The central bank's $84.1 billion of foreign reserves are near a record high as a six-year rally in oil, the country's biggest export, swelled dollar inflows.

``We have very good levels of reserves,'' Casillas said. ``I don't even think the markets will notice if the level of reserves comes down.''

The 13.8 percent decline earlier today was the biggest intraday drop since December 1994, when President Ernesto Zedillo was forced to abandon a currency peg to avoid depleting the country's reserves. The peso plunged 45 percent over the next six weeks, sparking capital outflows throughout the region in what became known as the ``Tequila Crisis.''

Mexican President Felipe Calderon is preparing an economic package with the Finance Ministry to soften the impact of the credit crisis in Latin America's second-biggest economy, central bank Governor Guillermo Ortiz said yesterday in an interview on Radio Formula.

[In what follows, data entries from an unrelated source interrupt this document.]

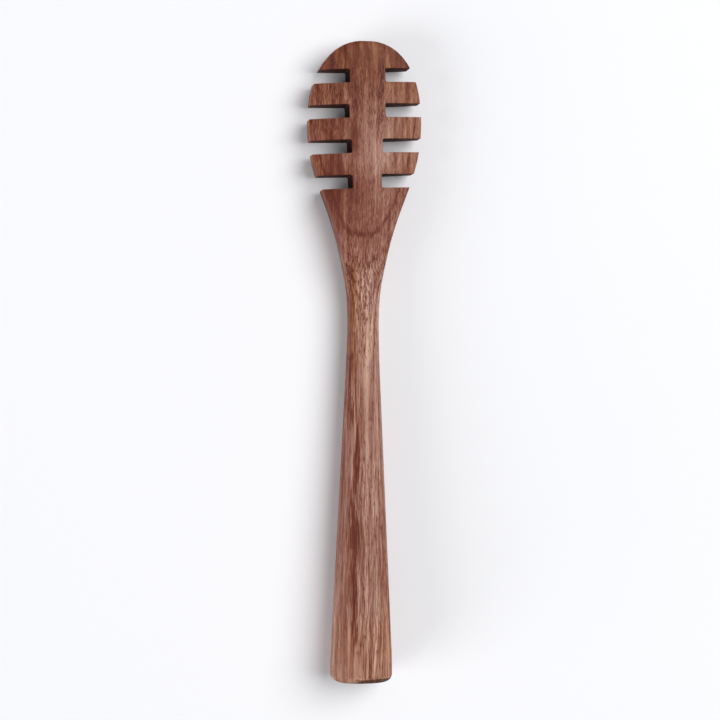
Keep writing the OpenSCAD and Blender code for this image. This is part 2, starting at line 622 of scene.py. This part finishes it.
    def colour(
        self, blank: Blank, tone: bpy.types.NodeSocket, ends: bpy.types.NodeSocket
    ) -> bpy.types.NodeSocket:
        """Turns tone, wear with its painted sheen, and cut ends with the painted shade in the slots into the
        wood's colour.

        Args:
            blank: The blank of wood.
            tone: How light the wood is.
            ends: The share of end grain, with the painted shade at the slots' closed ends.

        Returns:
            The colour of every face.
        """
        ramps = []
        for tones in (self.oiled, self.worn_and_sheen):
            ramp = add(blank.tree, "ShaderNodeValToRGB", {"Fac": tone})
            stops = ramp.color_ramp.elements
            stops[0].position, stops[0].color = self.stops[0], linear(tones[0])
            stops[1].position, stops[1].color = self.stops[-1], linear(tones[-1])
            for position, code in zip(self.stops[1:-1], tones[1:-1]):
                stops.new(position).color = linear(code)
            ramps.append(ramp.outputs["Color"])
        wooden = add(
            blank.tree,
            "ShaderNodeMix",
            {"Factor": self.worn_off_and_sheen(blank), COLOUR_A: ramps[0], COLOUR_B: ramps[1]},
            data_type="RGBA",
        ).outputs[MIXED_COLOUR]
        gilded = add(
            blank.tree,
            "ShaderNodeMix",
            {"Factor": blank.marks(self.gilding), COLOUR_A: wooden, COLOUR_B: linear(self.gold)},
            data_type="RGBA",
            blend_type="MULTIPLY",
            clamp_factor=True,
        ).outputs[MIXED_COLOUR]
        return add(
            blank.tree,
            "ShaderNodeMix",
            {"Factor": ends, COLOUR_A: gilded, COLOUR_B: linear(self.ends.colour)},
            data_type="RGBA",
        ).outputs[MIXED_COLOUR]

    def worn_off_and_sheen(self, blank: Blank) -> bpy.types.NodeSocket:
        """Finds how far the oil has worn off, more towards the butt and unevenly all over. Its paler, pinker
        colour is partly painted sheen from the key lamp.

        Args:
            blank: The blank of wood.

        Returns:
            0 for fresh oil to 1 for worn oil with painted sheen.
        """
        fade = add(
            blank.tree,
            "ShaderNodeMapRange",
            {"Value": blank.along, "From Min": self.oiled_at, "From Max": self.worn_and_sheen_at},
        ).outputs["Result"]
        uneven = blank.total(
            [(blank.streaks(self.patches), self.patch_share), (fade, 1.0)], self.wear_and_sheen_start
        )
        return add(blank.tree, "ShaderNodeClamp", {"Value": blank.marks(self.wear_and_sheen, uneven)}).outputs[0]

    def relief(
        self, blank: Blank, fibres: bpy.types.NodeSocket, pores: bpy.types.NodeSocket
    ) -> bpy.types.NodeSocket:
        """Sinks the pores and raises the fibres by a few hundredths of a millimetre.

        Args:
            blank: The blank of wood.
            fibres: The fibres.
            pores: The open pores.

        Returns:
            The bent normal.
        """
        return add(
            blank.tree,
            "ShaderNodeBump",
            {
                "Height": blank.total([(pores, self.pore_sink)], fibres),
                "Strength": self.relief_strength,
                "Distance": self.relief_depth * MM,
            },
        ).outputs["Normal"]


@dataclass
class WoodPiece:
    """One wooden piece, shaped from its solid, with its sawn arrises eased as sandpaper leaves them."""

    node: str
    name: str
    slot: str
    finish: bpy.types.Material
    arris: float = 0.3 * MM
    arris_steps: int = 2
    weld_gap: float = 0.002 * MM
    flat_degrees: float = 0.6
    sharp_degrees: float = 38.0
    joint_slack: float = 1.0 * MM
    joint_plane_slack: float = 0.01 * MM
    joint_reach_aside: float = 4.0 * MM

    def build(self) -> bpy.types.Object:
        """Makes, dresses and mounts the piece.

        Returns:
            The finished piece.
        """
        mesh = self.shape()
        piece = bpy.data.objects.new(self.name, mesh)
        bpy.context.scene.collection.objects.link(piece)
        mesh.materials.append(self.finish)
        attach(piece, "root")
        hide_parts(self.node)
        return piece

    def shape(self) -> bpy.types.Mesh:
        """Copies the solid, merges its loose triangles and eases its sharp edges.

        The rim of the glued joint stays sharp, because head and handle were sanded down together.

        Returns:
            The mesh of the piece.
        """
        made = bmesh.new()
        made.from_mesh(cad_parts[self.node].data)
        bmesh.ops.remove_doubles(made, verts=made.verts, dist=self.weld_gap)
        bmesh.ops.dissolve_limit(
            made,
            angle_limit=math.radians(self.flat_degrees),
            verts=made.verts,
            edges=made.edges,
        )
        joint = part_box("head")[0].y
        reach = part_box("handle")[1].y
        least = math.radians(self.sharp_degrees)
        sharp = [e for e in made.edges if e.is_manifold and e.calc_face_angle() > least]
        hidden = [e for e in sharp if self.in_joint(e, joint, reach)]
        for edge in hidden:
            edge.smooth = False
        bmesh.ops.bevel(
            made,
            geom=[e for e in sharp if e not in set(hidden)],
            offset=self.arris,
            offset_type="OFFSET",
            segments=self.arris_steps,
            profile=0.5,
            affect="EDGES",
            clamp_overlap=True,
            material=-1,
        )
        for face in made.faces:
            face.smooth = True
        mesh = bpy.data.meshes.new(self.name)
        made.to_mesh(mesh)
        made.free()
        return mesh

    def in_joint(self, edge: bmesh.types.BMEdge, joint: float, reach: float) -> bool:
        """Tells whether an edge belongs to the glued joint.

        Args:
            edge: The edge.
            joint: Where along the dipper head and handle meet.
            reach: Where the tenon ends.

        Returns:
            True on the rim of the joint and on the tenon or its socket.
        """
        middle = (edge.verts[0].co + edge.verts[1].co) / 2
        near_axis = abs(middle.x) < self.joint_reach_aside
        on_rim = abs(middle.y - joint) < self.joint_plane_slack
        return on_rim or (joint < middle.y < reach + self.joint_slack and near_axis)


@dataclass
class Table:
    """A round pale table top that the dipper lies on, touching under the butt and under the head."""

    colour: str = "#F6F6F8"
    roughness: float = 0.9
    radius: float = 1.4
    rim_steps: int = 128
    heel_inset: float = 2.4 * MM
    crown_from_tip: float = 25.7 * MM

    def build(self) -> bpy.types.Object:
        """Makes the table top.

        Returns:
            The table top, marked as stage.
        """
        handle_low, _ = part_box("handle")
        head_low, head_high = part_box("head")
        heel = Vector((0, handle_low.y + self.heel_inset, handle_low.z))
        crown = Vector((0, head_high.y - self.crown_from_tip, head_low.z))
        tilt = math.atan2(crown.z - heel.z, crown.y - heel.y)
        made = bmesh.new()
        bmesh.ops.create_circle(made, cap_ends=True, segments=self.rim_steps, radius=self.radius)
        bmesh.ops.rotate(made, cent=(0, 0, 0), matrix=Matrix.Rotation(tilt, 3, "X"), verts=made.verts)
        bmesh.ops.translate(made, vec=heel, verts=made.verts)
        mesh = bpy.data.meshes.new("table")
        made.to_mesh(mesh)
        made.free()
        top = bpy.data.objects.new("table", mesh)
        bpy.context.scene.collection.objects.link(top)
        material = bpy.data.materials.new("pale_table")
        material.use_nodes = True
        shader = material.node_tree.nodes["Principled BSDF"]
        shader.inputs["Base Color"].default_value = linear(self.colour)
        shader.inputs["Roughness"].default_value = self.roughness
        mesh.materials.append(material)
        return top


@dataclass(frozen=True)
class Softbox:
    """One round soft lamp, a way off towards a bearing that is 0 at the right and 90 at the tip."""

    name: str
    watts: float
    bearing: float
    from_upright: float
    width: float
    away: float

    def build(self) -> None:
        """Hangs the lamp and turns it to the dipper."""
        lamp = bpy.data.lights.new(self.name, "AREA")
        lamp.shape = "DISK"
        lamp.size = self.width
        lamp.energy = self.watts
        stand = bpy.data.objects.new(self.name, lamp)
        bpy.context.scene.collection.objects.link(stand)
        bearing, lean = math.radians(self.bearing), math.radians(self.from_upright)
        aside = math.sin(lean)
        way = Vector((aside * math.cos(bearing), aside * math.sin(bearing), math.cos(lean)))
        stand.location = way * self.away
        stand.rotation_mode = "QUATERNION"
        stand.rotation_quaternion = way.to_track_quat("Z", "Y")


@dataclass
class Studio:
    """Soft light and the camera over the table.

    The surround lights the dipper faintly and evenly, and the camera sees it as a white backdrop
    past the table's edge. A large lamp hangs over the right side and a weaker one stands low at the
    left, where the shadows beside the dipper show that the photograph's light came from.
    """

    sky: float = 0.222
    sky_colour: str = "#F6F9FF"
    backdrop: float = 1.0
    lamps: tuple[Softbox, ...] = (
        Softbox("soft_key", watts=55.2, bearing=25.0, from_upright=33.0, width=2.3, away=2.4),
        Softbox("low_fill", watts=40.0, bearing=205.0, from_upright=73.0, width=1.8, away=2.4),
    )
    camera_away: float = 0.6
    camera_lean: float = 8.85
    camera_roll: float = 0.307
    camera_aside: tuple[float, float] = (-0.87 * MM, 0.555 * MM)
    frame_width: float = 226.0 * MM
    sensor: float = 36.0

    def build(self) -> None:
        """Lights the table and points the camera."""
        self.light()
        self.point_camera()

    def light(self) -> None:
        """Sets the surround and hangs the lamps."""
        world = bpy.data.worlds.new("studio")
        bpy.context.scene.world = world
        world.use_nodes = True
        surround = world.node_tree.nodes["Background"]
        surround.inputs["Color"].default_value = linear(self.sky_colour)
        seen = add(world.node_tree, "ShaderNodeLightPath").outputs["Is Camera Ray"]
        strength = add(
            world.node_tree,
            "ShaderNodeMapRange",
            {"Value": seen, "To Min": self.sky, "To Max": self.backdrop},
        ).outputs["Result"]
        world.node_tree.links.new(strength, surround.inputs["Strength"])
        for lamp in self.lamps:
            lamp.build()

    def point_camera(self) -> None:
        """Looks straight down, a little from the left, as the photograph does."""
        lens = bpy.data.cameras.new("camera")
        lens.sensor_width = self.sensor
        lens.lens = self.sensor * self.camera_away / self.frame_width
        camera = bpy.data.objects.new("camera", lens)
        bpy.context.scene.collection.objects.link(camera)
        centre = (CAD_BOX[0] + CAD_BOX[1]) / 2
        lean = Matrix.Rotation(math.radians(-self.camera_lean), 4, "Y")
        roll = Matrix.Rotation(math.radians(self.camera_roll), 4, "Z")
        away = Matrix.Translation((*self.camera_aside, self.camera_away))
        camera.matrix_world = Matrix.Translation(centre) @ lean @ roll @ away
        bpy.context.scene.camera = camera
        bpy.context.scene.view_settings.view_transform = "Standard"


def main() -> None:
    """Builds the dipper, the table and the studio in order."""
    logging.basicConfig(level=logging.INFO, format="%(name)s: %(message)s")
    walnut = OiledWalnut("oiled_walnut").build()
    pieces = [
        WoodPiece("head", "walnut_paddle", "walnut_head", walnut),
        WoodPiece("handle", "walnut_grip", "walnut_handle", walnut),
    ]
    for piece in pieces:
        made = piece.build()
        LOG.info("%s has %d faces", made.name, len(made.data.polygons))
    Table().build()
    Studio().build()


if __name__ == "__main__":
    main()
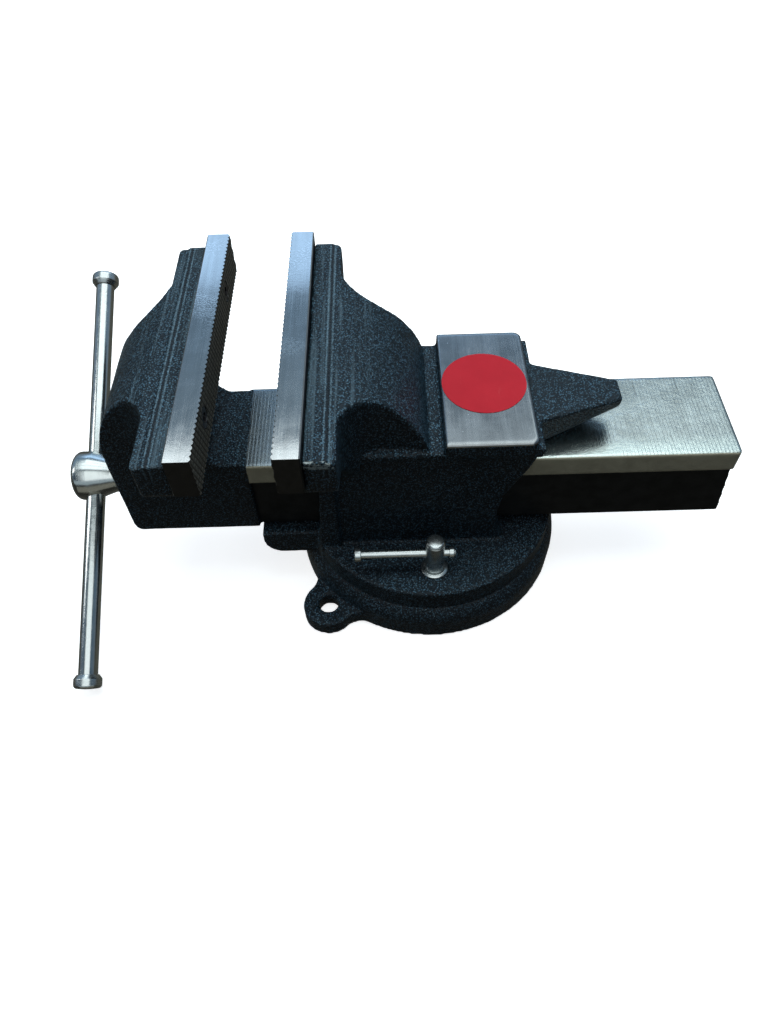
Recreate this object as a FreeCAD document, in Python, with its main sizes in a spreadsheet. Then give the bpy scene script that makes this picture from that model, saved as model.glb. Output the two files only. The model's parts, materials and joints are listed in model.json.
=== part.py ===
import FreeCAD, Part
import math
import os

import Sketcher
from FreeCAD import Rotation, Vector

# Bench vise with a swivel base. Millimetres. The origin is on the swivel axis at the underside of
# the base, +Z is up, and the slide and the lead screw run along X: the screw handle is at -X, the
# tail of the slide is at +X, and the jaws are 200 mm wide along Y.

DOCUMENT = FreeCAD.newDocument("bench_vise")
SHEET = DOCUMENT.addObject("Spreadsheet::Sheet", "dims")


class Size:
    """A number together with the spreadsheet expression that gives it."""

    def __init__(self, value, text):
        self.value = value
        self.text = text

    def __add__(self, other):
        return combine(self, "+", other, lambda a, b: a + b)

    def __radd__(self, other):
        return combine(other, "+", self, lambda a, b: a + b)

    def __sub__(self, other):
        return combine(self, "-", other, lambda a, b: a - b)

    def __rsub__(self, other):
        return combine(other, "-", self, lambda a, b: a - b)

    def __mul__(self, other):
        return combine(self, "*", other, lambda a, b: a * b)

    def __rmul__(self, other):
        return combine(other, "*", self, lambda a, b: a * b)

    def __truediv__(self, other):
        return combine(self, "/", other, lambda a, b: a / b)

    def __neg__(self):
        return 0 - self


def as_size(item):
    """A plain number as a Size."""
    if isinstance(item, Size):
        return item
    return Size(float(item), f"{float(item):.6g}")


def combine(left, sign, right, rule):
    """The Size of a sum, difference, product or quotient."""
    left = as_size(left)
    right = as_size(right)
    return Size(rule(left.value, right.value), f"({left.text} {sign} {right.text})")


def sine(angle):
    """Sine of an angle in degrees."""
    return Size(math.sin(math.radians(angle.value)), f"sin({angle.text})")


def cosine(angle):
    """Cosine of an angle in degrees."""
    return Size(math.cos(math.radians(angle.value)), f"cos({angle.text})")


def root(size):
    """Square root."""
    return Size(math.sqrt(size.value), f"sqrt({size.text})")


ROW = [0]


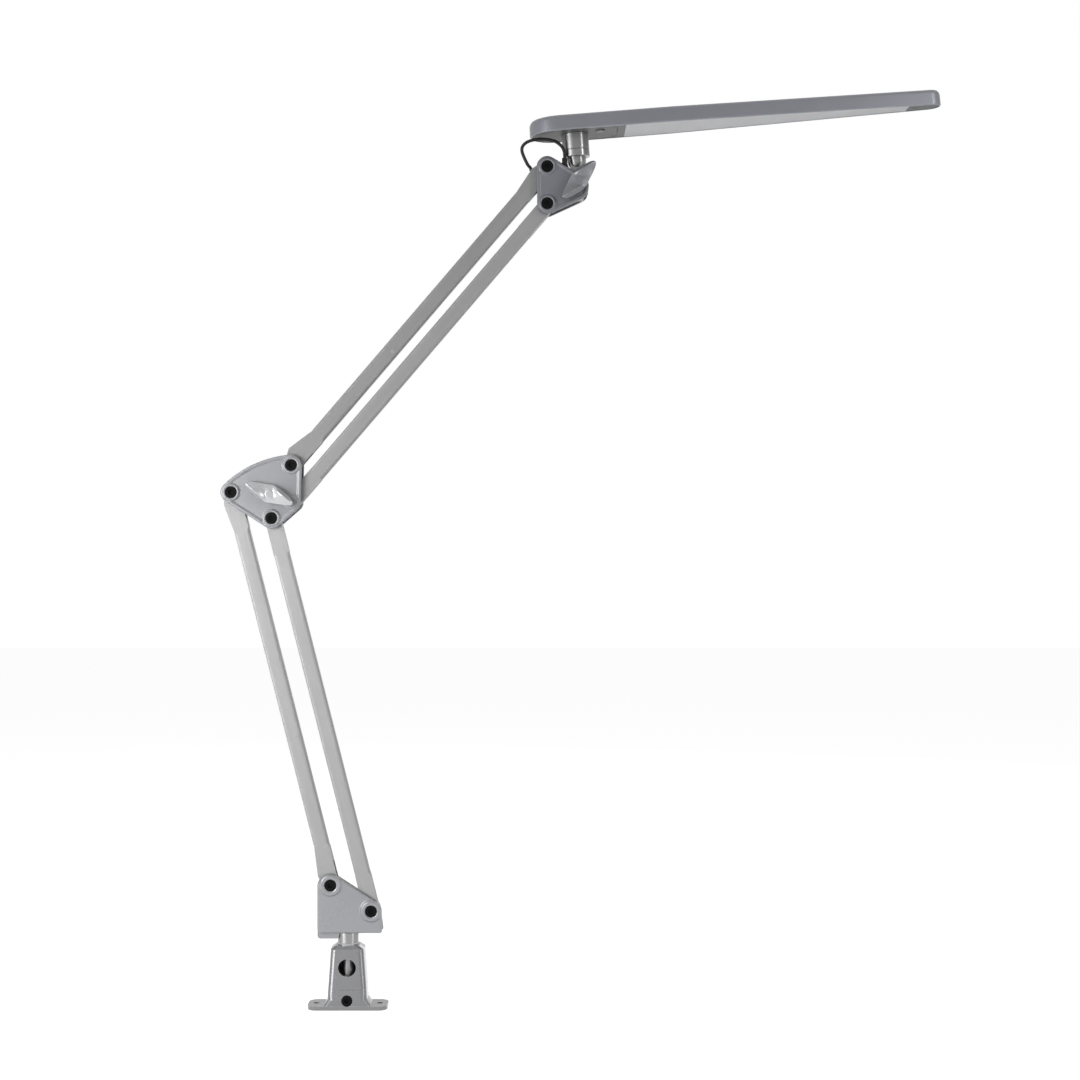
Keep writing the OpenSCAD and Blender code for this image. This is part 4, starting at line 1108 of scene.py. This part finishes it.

Ortiz didn't provide specifics of the plan.

Zero Growth

Economists are cutting their growth forecasts for Mexico -- and the rest of Latin America -- as the U.S. slows and commodities such as oil and copper sink from record highs. The U.S. buys about 80 percent of Mexican exports. The average forecast for Mexican growth in 2009 fell to 2.5 percent from 2.9 percent, according to a central bank monthly survey of 33 analysts released Oct. 1.

Morgan Stanley said Oct. 5 that it forecasts zero growth in Mexico and 1.5 percent in the region next year. The bank had previously been forecasting a 3 percent expansion in Mexico and 3.5 percent growth for the whole region.

Mexican Deputy Finance Minister Jose Antonio Meade Kuribrena said yesterday that the ministry will revise its 3 percent growth forecast in its 2009 budget proposal. The economy expanded more than 2.5 percent in the first half of this year after growing 3.2 percent in 2007.

Brazil and Mexico join Argentina and Peru in selling dollars. In Chile and Colombia, central bankers have suspended daily dollar purchase programs in the past two weeks to ease their currencies' declines. Chile's peso still fell 3.2 percent today, the biggest drop since 1992.